Our days the documentary cinema is living under a terrible pressure of market. The message you hear so many times in different forums is: we don’t care about your point of view, give us a story, a subject. So a film maker more than ever needs a courage to make subjective, artistic films. It is also about trust. If I, as an artist, believe in audience, believe that there are still people who can think and feel, who go to the cinema not to kill time, but to find answers to the existential questions. If answer is yes, then cinema is alive, if no, there is no point for us to make films.

Do you agree, that it is not possible to be objective in documentary filmmaking and should the objectivity be important in the documentary field at all?
Let the newspapers be objective! Or surveillance cameras in the petrol stations! Any artistic move in it’s nature is totally subjective. Art was born from the need to share not some objective information, but subjective feelings, thoughts, fears and joys. The term “objective reality” for me is a synonym of “lie”.
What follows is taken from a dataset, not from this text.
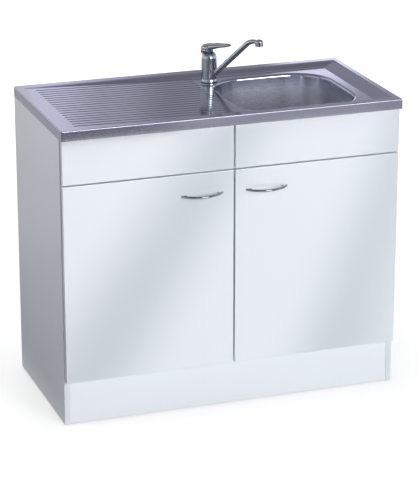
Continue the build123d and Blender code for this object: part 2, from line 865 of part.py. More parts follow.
for side, name in SIDES:
    handle_x = side * (door_inner + handle_from_inner_edge)
    handle_xs = [handle_x + shift for shift in (-handle_hole_spacing / 2, handle_hole_spacing / 2)]
    cup_screw_spots = [
        (side * cup_screw_x, door_back + cup_flange, height + shift)
        for height in hinge_heights
        for shift in (-cup_screw_spacing / 2, cup_screw_spacing / 2)
    ]

    with BuildPart() as door:
        block(side * door_inner, side * door_outer, door_face, door_back, door_bottom, door_top)
        fillet(door.edges(), edge_round)
        for height in hinge_heights:
            rod((side * cup_lengthwise, door_back, height), (0, -1, 0), cup_radius, cup_depth, Mode.SUBTRACT)
        for spot in cup_screw_spots:
            rod(spot, (0, -1, 0), screw_radius + screw_play, screw_length + hole_slack, Mode.SUBTRACT)
        for x in handle_xs:
            rod((x, door_back, handle_z), (0, -1, 0), machine_screw_radius + screw_play, board, Mode.SUBTRACT)
    save(door, f"door_{name}")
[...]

What is the situation with documentaries like in your country now? For example in our country there in the last 8-10 years there have been a small boom of documentaries, which are now often seen in cinemas and some have very good attendance. Do you have a similar experience or is it possible to enjoy them just in TV in Lithuania?
I am glad to live in the country which still considers a documentary cinema as an Art. Mostly this is because of the generation of Lithuanian documentary film makers of 60ties and 70ties. Henrikas Sablevicius, Robertas Verba, Rimtautas Silinis and others they managed to create in the ocean of soviet lie a little island of inner truth. Since then Lithuania documentary films has a steady audience which is waiting for every new film to appear on the screen. May be we can not compete with commercial block basters, but I always opposed the view, that Art could be measured in money, sold tickets or other mathematical methods.
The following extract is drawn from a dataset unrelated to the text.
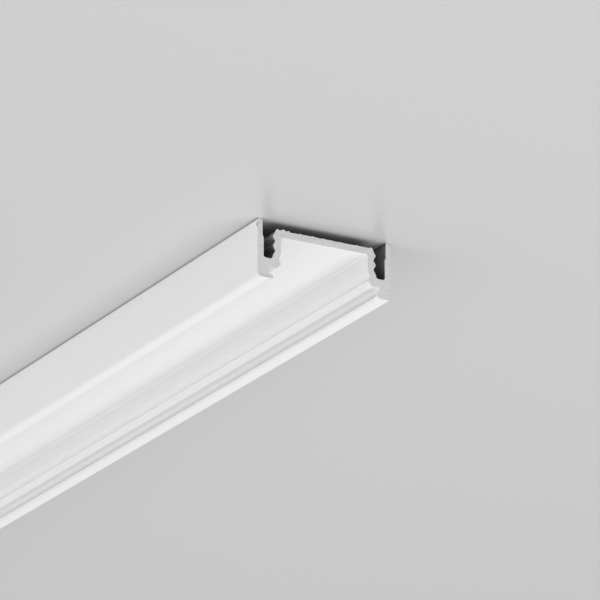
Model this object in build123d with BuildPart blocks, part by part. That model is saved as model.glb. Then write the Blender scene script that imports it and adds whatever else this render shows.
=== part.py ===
"""LED strip profile: a low white channel that is pressed against a ceiling or a cabinet underside.

The whole profile is one aluminium extrusion, sawn square at both ends. It is drawn as it hangs, so the
ceiling is above it and its channel opens downwards. The strip is stuck under the web, and the cover
snaps in between the lips.

Frame, in millimetres: X across the profile, Y along it, Z up. The origin is in the middle of the length
and of the width, on the plane of the two lips' undersides.
"""

import os

from build123d import *

# Length of the cut piece
length = 500.0

# Across the profile, from the middle outwards
strip_width = 10.0
strip_clearance = 0.70
inner_wall = 0.75
tooth_depth = 0.32
slot_width = 1.16
outer_wall = 0.82

# Up the profile, from the lips' undersides to the ceiling
lip_thickness = 0.52
groove_height = 0.81
floor_thickness = 1.07
ledge_ramp = 0.52
ledge_flat = 0.15
notch_ramp = 0.35
notch_flat = 0.17
notch_taper = 0.58
channel_depth = 5.15
web_thickness = 0.80
web_gap = 1.05

# Snap groove for the cover, with its lip and its ledge
foot_width = 1.55
lip_reach = 0.50
ledge_setback = 0.55
notch_depth = 0.23

# Teeth on the inner side of each slot, whose floor is narrower than its mouth
tooth_count = 2
tooth_base = 0.42
floor_inset = 0.08
crown_height = 0.80
crown_inset = 0.48

# Thinner top of the outer wall
relief = 0.14
relief_height = 1.95
relief_ramp = 0.20

# Corner radii
foot_radius = 0.30
lip_radius = 0.14
lip_flat = 0.08
groove_radius = 0.14
ledge_radius = 0.12
bed_radius = 0.30
rim_radius = 0.27
slot_rim_radius = 0.08
slot_radius = 0.28
tooth_radius = 0.14
crown_radius = 0.12

# Places across the profile, on the side where X is positive
channel_x = strip_width / 2 + strip_clearance
notch_x = channel_x + notch_depth
shelf_x = channel_x + ledge_setback
valley_x = channel_x + inner_wall
tip_x = valley_x + tooth_depth
slot_x = tip_x + slot_width
outer_x = slot_x + outer_wall
groove_x = outer_x - foot_width
lip_x = groove_x - lip_reach
floor_x = tip_x + floor_inset

# Heights above the lips' undersides
shelf_z = lip_thickness + groove_height
ledge_low_z = shelf_z + ledge_ramp
ledge_high_z = ledge_low_z + ledge_flat
notch_low_z = ledge_high_z + notch_ramp
notch_high_z = notch_low_z + notch_flat
notch_end_z = notch_high_z + notch_taper
slot_floor_z = shelf_z + floor_thickness
web_top_z = channel_depth + web_thickness
rim_z = web_top_z + web_gap
relief_z = rim_z - relief_height

# The teeth share the slot's inner side between a plain base and the crown
teeth_start_z = slot_floor_z + tooth_base
tooth_pitch = (web_top_z - crown_height - teeth_start_z) / tooth_count
lip_nose_radius = lip_thickness - lip_flat - lip_radius


def channel_side():
    """Corners down the channel: each is the distance from the middle, the height and the radius."""
    return [
        (0, channel_depth, 0),
        (channel_x, channel_depth, bed_radius),
        (channel_x, notch_end_z, ledge_radius),
        (notch_x, notch_high_z, ledge_radius),
        (notch_x, notch_low_z, ledge_radius),
        (channel_x, ledge_high_z, ledge_radius),
        (channel_x, ledge_low_z, ledge_radius),
        (shelf_x, shelf_z, ledge_radius),
        (groove_x, shelf_z, groove_radius),
        (groove_x, lip_thickness, groove_radius),
        (lip_x, lip_thickness, lip_nose_radius),
        (lip_x, 0, lip_radius),
    ]


def outer_side():
    """Corners from the foot up the outer wall, over its rim and down into the slot."""
    return [
        (outer_x, 0, foot_radius),
        (outer_x, rim_z, rim_radius),
        (slot_x + relief, rim_z, slot_rim_radius),
        (slot_x + relief, relief_z, 0),
        (slot_x, relief_z - relief_ramp, 0),
        (slot_x, slot_floor_z, slot_radius),
        (floor_x, slot_floor_z, slot_radius),
        (tip_x, teeth_start_z, tooth_radius),
    ]


def toothed_side():
    """Corners up the slot's inner side: a valley and a tip for each tooth, then the crown of the web."""
    corners = []
    for tooth in range(tooth_count):
        base_z = teeth_start_z + tooth * tooth_pitch
        corners.append((valley_x, base_z + tooth_pitch / 2, tooth_radius))
        corners.append((tip_x, base_z + tooth_pitch, tooth_radius))
    corners.append((tip_x - crown_inset, web_top_z, crown_radius))
    corners.append((0, web_top_z, 0))
    return corners


half_outline = channel_side() + outer_side() + toothed_side()

with BuildPart() as strip_profile:
    # Half of the die's outline, mirrored about the middle of the width
    with BuildSketch(Plane.XZ) as section:
        with BuildLine():
            FilletPolyline(
                *[(x, z) for x, z, radius in half_outline],
                radius=[radius for x, z, radius in half_outline[1:-1]],
            )
            mirror(about=Plane.YZ)
        make_face()
    extrude(amount=length / 2, both=True)

strip_profile.part.label = "strip_profile"
os.makedirs("parts", exist_ok=True)
export_step(strip_profile.part, "parts/strip_profile.step")
print("section", round(section.sketch.area, 3), "mm2, width", 2 * outer_x, "mm, height", rim_z, "mm")
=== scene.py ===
# %% [markdown]
# # A white strip profile under a ceiling
# The real object is one aluminium extrusion with a white powder coat. It is pressed against a ceiling with
# its channel open downwards, and its near end is a square saw cut. This lesson builds its skin as one surface
# with numpy, gives it a coat and a bare cut face, and lights it softly from below.

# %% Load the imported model
import math

import bpy
import numpy as np
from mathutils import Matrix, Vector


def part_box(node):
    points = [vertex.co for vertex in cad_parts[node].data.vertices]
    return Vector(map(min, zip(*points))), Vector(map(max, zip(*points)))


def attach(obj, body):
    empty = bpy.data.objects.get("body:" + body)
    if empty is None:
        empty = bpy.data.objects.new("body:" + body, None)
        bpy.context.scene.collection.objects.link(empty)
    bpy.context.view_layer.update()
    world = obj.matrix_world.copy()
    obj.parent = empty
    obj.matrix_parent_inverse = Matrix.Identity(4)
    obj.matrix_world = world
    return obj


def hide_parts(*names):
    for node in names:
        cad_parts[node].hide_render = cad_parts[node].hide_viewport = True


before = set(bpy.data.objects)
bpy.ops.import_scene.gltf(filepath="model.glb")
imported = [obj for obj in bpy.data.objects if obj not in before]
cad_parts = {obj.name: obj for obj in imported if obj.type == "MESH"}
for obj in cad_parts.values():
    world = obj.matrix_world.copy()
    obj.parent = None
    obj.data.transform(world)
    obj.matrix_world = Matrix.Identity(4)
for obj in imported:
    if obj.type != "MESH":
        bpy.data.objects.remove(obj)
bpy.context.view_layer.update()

MM = 0.001
node_name = "strip_profile"
low, high = (np.array(corner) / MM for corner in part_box(node_name))
print("the profile's box in mm:", low.round(3), high.round(3))

# %% [markdown]
# ## The section
# A die drawing gives the corners of half the section, each with the radius of its round. The overall width,
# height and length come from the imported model. The walls, the slot, the teeth, the snap ledge and the lip are
# the sizes that the solid has, in millimetres.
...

How difficult is it to raise money for the documentary film in Lithuania? Do you get a strong support from the Ministry of Culture?
I already partly answered this question. We still have strong support for Documentary cinema from our Ministry of Culture and National Film Centre. And still it is not easy to make films. But I don’t know any country where it would be easy. I think it is totally right, that you need to prove every time, that your wish to make a film is a moral and existential choice. If not, these money could and should be spend anywhere else where they are needed more.

During the years I realized, that for many documentary filmmakers it is a very sensitive topic, when I ask them if they paid their characters any money. Some of them don't want to talk about it, but others told me that of course they paid the protagonists for the time they spent with them. What is your opinion on this matter have you personally paid any money to Ramin for example?
No, I never pay to my characters. But at the same time I totally understand film makers who do that. If I would pay to my characters, I would never know if they speak with me and let me in to their life because they trust me or because I payed them. It is like buying love. We know how it is called…

Let us get back to Ramin - this film was very succesfull at the festivals all over the world, was it also in cinemas in Latvia or Georgia?
Yes, the film traveled quiet a lot. And it was screened in Latvia, Lithuania and Georgia. It still travels. In July the film will go to Parnu film festival in Estonia. The character of my film Ramin Lomsadze never traveled much. Now he lives in his small house in Kvareli and his only travel is from house to shop and back. But his images are traveling all over the world. This is one of the wonders of cinema.

How exactly did Institute of documentary film help to Ramin?
This was an Ex Oriente Work in Progress workshop. The film was at the editing stage. The workshop was extremely important for us and undoubtably useful for the film. We met three excellent editors who watched and analysed with us the rough cut of the film. One of the editors was Tonicka Jankova. I deeply respect her professionalism and she is an amazing person. Her advices and support helped us to finish the film.

Why have you agreed to be one of the main tutors of the first Ex Oriente Film workshop and what do you expect from the meetings with the young filmmakers?
I think cinema is all about sharing. You are alive till you have a need, an urge to share the beauty and complicity of this world. If I can be useful, if anybody could use my experience or my understanding of cinema, I will be always glad to give it. I think documentary professional world is much more open and friendly than fiction. We love sharing.